What is Small Hydro Power?
Small Hydro Power refers to hydroelectric projects with installed capacity up to 25 MW, governed by the Ministry of New and Renewable Energy (MNRE). Larger projects (above 25 MW) come under the Ministry of Power.
| Category | Capacity |
|---|---|
| Pico hydro | < 5 kW |
| Micro hydro | 5 - 100 kW |
| Mini hydro | 100 kW - 2 MW |
| Small hydro | 2 MW - 25 MW |
| Medium/Large hydro | > 25 MW (under Ministry of Power) |
Why SHP Matters
- Decentralised generation: No need for massive dams or transmission infrastructure
- Low ecological footprint: Run-of-the-river designs avoid large reservoirs
- Reliable baseload: Unlike solar/wind, hydro can provide round-the-clock power
- Rural electrification: Ideal for remote villages off the central grid
India’s SHP Status
| Parameter | Data |
|---|---|
| Installed SHP capacity (as of 2025) | ~5,000 MW |
| Identified potential | ~21,000 MW |
| Untapped potential | ~16,000 MW |
| Top SHP states | Karnataka, Himachal Pradesh, Andhra Pradesh, Kerala, Uttarakhand |
| Number of SHP sites identified | 7,135 across 22 states/UTs |
The scheme aims to reduce the gap between installed capacity (5,000 MW) and identified potential (21,000 MW) by adding 1,500 MW over 5 years.
SHP in India’s Renewable Energy Mix
India’s renewable energy targets:
- 500 GW non-fossil capacity by 2030 (Panchamrit commitment, COP26 Glasgow)
- 50% of installed capacity from non-fossil sources by 2030
- Net zero by 2070
Current renewable capacity (~190 GW as of early 2026):
| Source | Capacity |
|---|---|
| Solar | ~85 GW |
| Wind | ~46 GW |
| Large Hydro | ~47 GW |
| Small Hydro | ~5 GW |
| Biomass | ~10 GW |
SHP is a small but strategically important component — ideal for hilly states where solar/wind potential is limited but rivers are abundant.
Why NE States Get Priority?
The Northeastern region has massive hydro potential (~63 GW total identified hydro potential across all NE states) but limited capacity addition due to:
- Difficult terrain
- High construction costs
- Land acquisition challenges
- Insurgency-related delays (now largely resolved)

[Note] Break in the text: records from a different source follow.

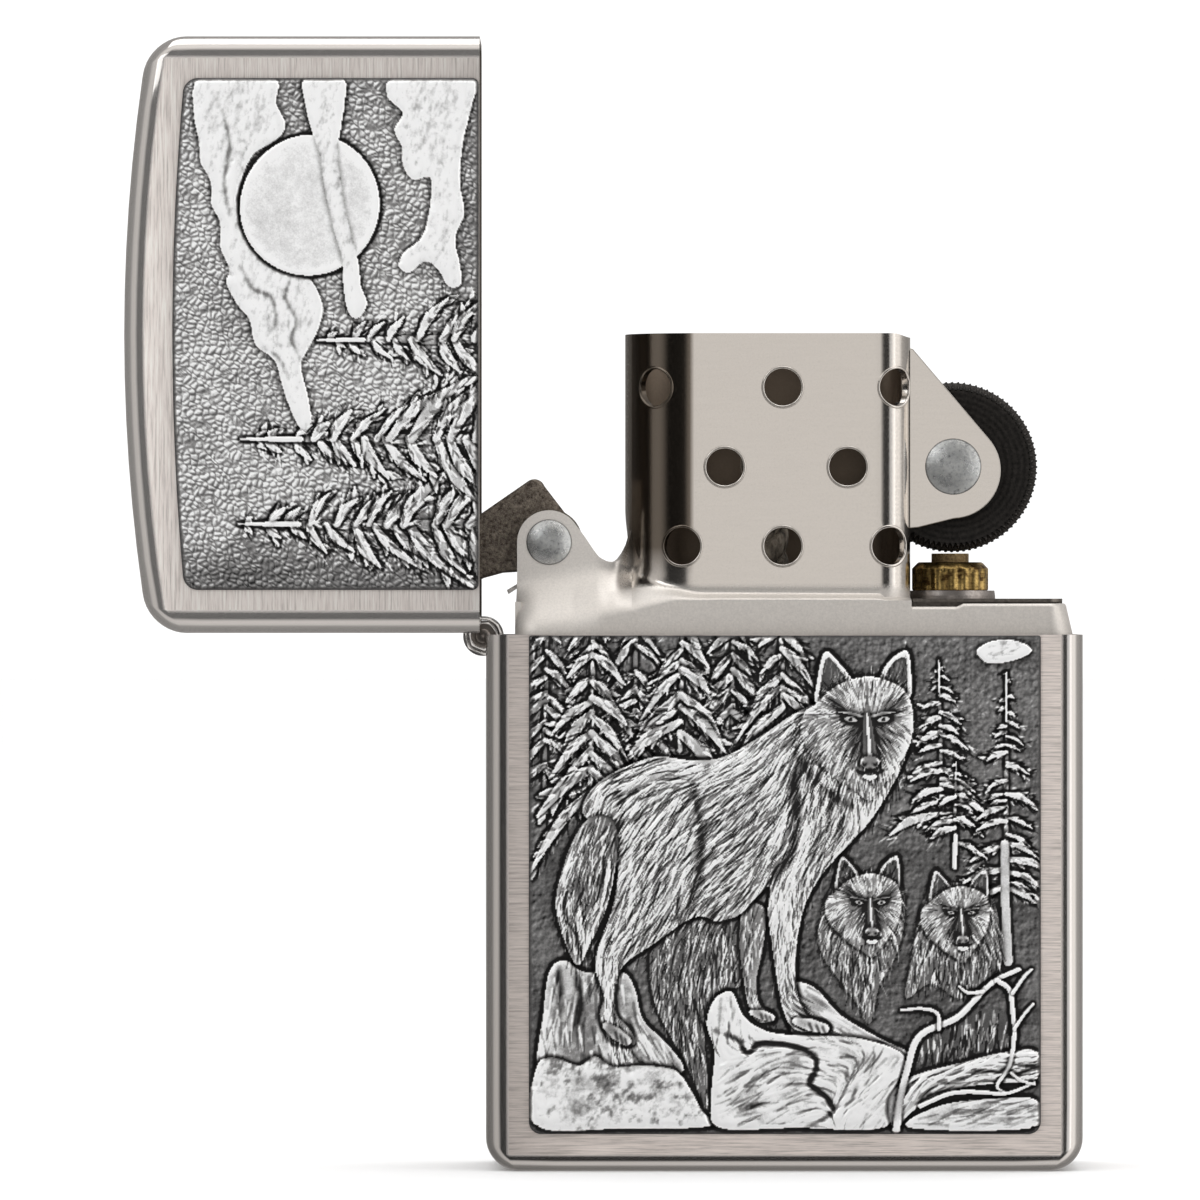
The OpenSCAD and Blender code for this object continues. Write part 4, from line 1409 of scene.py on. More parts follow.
# ---------------------------------------------------------------- artwork
CASE_PLATE_LOW, CASE_PLATE_HIGH = box_mm("case_emblem")
LID_PLATE_LOW, LID_PLATE_HIGH = box_mm("lid_emblem")
PLATE_W = CASE_PLATE_HIGH[0] - CASE_PLATE_LOW[0]
CASE_PLATE_H = CASE_PLATE_HIGH[2] - CASE_PLATE_LOW[2]
LID_PLATE_H = LID_PLATE_HIGH[0] - LID_PLATE_LOW[0]
PLATE_FOOT = {
    "case_relief": CASE_PLATE_LOW[2],
    "lid_relief": HINGE_Z + HINGE_X - LID_PLATE_HIGH[0],
}
GROUND = 0.3


def bough(canvas, root, tip, base, width, shine):
    """One pine bough: an arched spine with short side twigs, feathered with needles."""
    root = np.asarray(root, dtype=float)
    tip = np.asarray(tip, dtype=float)
    along = tip - root
    length = np.hypot(*along)
    heading = math.atan2(along[1], along[0])
    across = np.array([-along[1], along[0]]) / length
    middle = root + along * rng.uniform(0.4, 0.6) + np.array([0.0, 0.1 * length])
    spine = curve([root, middle, tip])
    for _ in range(int(length * 1.6)):
        side = rng.choice([-1, 1])
        fork = spine[rng.integers(len(spine) // 5, len(spine) - 1)]
        turn = heading + side * rng.uniform(0.35, 0.8)
        end = fork + width * rng.uniform(1.4, 2.6) * np.array([math.cos(turn), math.sin(turn)])
        widths = [width * 0.5, width * 0.55, width * 0.15]
        canvas.ribbon([fork, (fork + end) / 2, end], widths, base, 0.08, shine - 0.12, 0.08)
    widths = [width * 0.5, width * 0.85, width * 0.2]
    canvas.ribbon([root, middle, tip], widths, base + 0.02, 0.1, shine - 0.08, 0.07)
    for _ in range(int(length * 14)):
        side = rng.choice([-1, 1])
        start = spine[rng.integers(0, len(spine))] + side * across * width * rng.uniform(0, 1.2)
        turn = heading + side * rng.uniform(-0.2, 0.8)
        reach = (0.2 + width) * rng.uniform(0.6, 1.5)
        end = start + reach * np.array([math.cos(turn), math.sin(turn)])
        gain = 1 if rng.random() > 0.45 else -1
        canvas.stroke(np.array([start, end]), rng.uniform(0.07, 0.12), 0.055 * gain, 0.22 * gain)


def pine(canvas, apex, foot, spread, tiers, base, shine, width=0.42, droop=0.7, trunk=0.16):
    """A pine tree: trunk, and tiers of boughs that get longer towards the foot."""
    apex = np.asarray(apex, dtype=float)
    foot = np.asarray(foot, dtype=float)
    canvas.ribbon([apex, (apex + foot) / 2, foot], [trunk * 0.4, trunk, trunk], base, 0.06, shine - 0.15)
    for tier in range(tiers):
        share = (tier + 0.6) / tiers
        for side in (-1, 1):
            root = apex + (foot - apex) * (share * 0.92) + np.array([0.0, rng.uniform(-0.5, 0.5)])
            reach = spread * (0.08 + 0.92 * share) * rng.uniform(0.65, 1.15)
            tip = root + reach * np.array([side * 0.92, -droop * rng.uniform(0.6, 1.3)])
            thick = width * (0.5 + 0.5 * share) * rng.uniform(0.8, 1.2)
            bough(canvas, root, tip, base + 0.04 * share, thick, shine)
    spike = apex + (foot - apex) * 0.2
    widths = [0.05, trunk * 0.5, trunk * 0.5]
    canvas.ribbon([apex, (apex + spike) / 2, spike], widths, base + 0.05, 0.1, shine - 0.02, 0.07)


def paw(canvas, heel, toe, half, base, shine):
    """A wolf's paw: a rounded foot with its toes marked off by short creases."""
    heel = np.asarray(heel, dtype=float)
    toe = np.asarray(toe, dtype=float)
    canvas.ribbon([heel, (heel + toe) / 2, toe], [half * 0.6, half, half * 0.8], base, 0.13, shine, 0.1)
    along = toe - heel
    for share in (0.45, 0.7, 0.92):
        start = heel + along * share
        canvas.crease([start + [0.0, half * 0.3], start + along * 0.14 - [0.0, half * 0.9]], 0.09, 0.06, 0.45)
    canvas.crease([heel, heel + along * 0.4], 0.3, 0.0, 0.2)


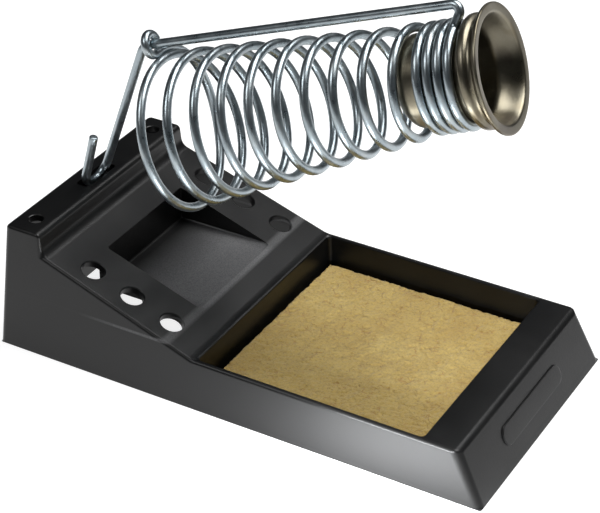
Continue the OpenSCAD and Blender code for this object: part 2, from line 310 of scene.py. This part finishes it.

The 30% CFA (vs 20% for other states) addresses the cost premium of NE construction. This aligns with the Act East Policy and the Centre’s broader Northeast development push.
Environmental and Social Considerations
Advantages:
- Run-of-the-river design avoids large reservoirs
- Minimal land submergence
- No relocation of large populations
Challenges:
- Cumulative impact of multiple SHPs on river ecology
- Fish migration disruption
- Sediment flow alteration
- Conflict with riparian communities
The Sustainable Sand Mining Management Guidelines (2016) and Environmental Impact Assessment (EIA) Notification 2006 apply to SHP projects above certain thresholds.
UPSC Relevance
GS Paper 3 — Energy, Environment, Infrastructure
- Renewable energy policy: India’s 500 GW target
- Hydropower categorisation and ministry jurisdiction
- Centre-State financing models (CFA, VGF)
- Northeast development and Act East Policy
GS Paper 2 — Governance
- MNRE vs Ministry of Power: institutional jurisdiction
- Cooperative federalism in scheme design
Prelims Fast Facts:
- SHP scheme outlay: Rs 2,584.60 crore for FY 2026-27 to FY 2030-31
- Target capacity: 1,500 MW
- SHP definition: up to 25 MW capacity
- Implementing ministry: MNRE (above 25 MW = Ministry of Power)
- CFA for NE/border districts: Rs 3.6 crore/MW or 30% of cost
- India’s renewable target: 500 GW by 2030
- India’s SHP potential: ~21,000 MW
Facts Corner
- The Ministry of New and Renewable Energy (MNRE) was formerly the Ministry of Non-Conventional Energy Sources, renamed in 2006 to reflect the focus on “new” technologies (solar, wind) alongside traditional renewables (small hydro).
- India’s first hydroelectric project was the Sidrapong Hydroelectric Power Station (130 kW) built in Darjeeling in 1897 — making India one of the earliest adopters of hydroelectric power in Asia.
- Karnataka has the largest installed SHP capacity in India (~1,200 MW), followed by Himachal Pradesh and Andhra Pradesh.
- The Bhakra-Nangal project (1948-1963) and Hirakud Dam (1948-1957) were India’s first large-scale hydroelectric projects — built in the Nehru era as “temples of modern India.”
- Pumped storage hydropower is a related concept — water is pumped uphill during off-peak hours and released to generate power during peak demand. India is rapidly expanding pumped storage as a complement to solar/wind.
- The PM-KUSUM scheme is the parallel solar equivalent of SHP — supporting solar pumps and decentralised solar generation in agriculture.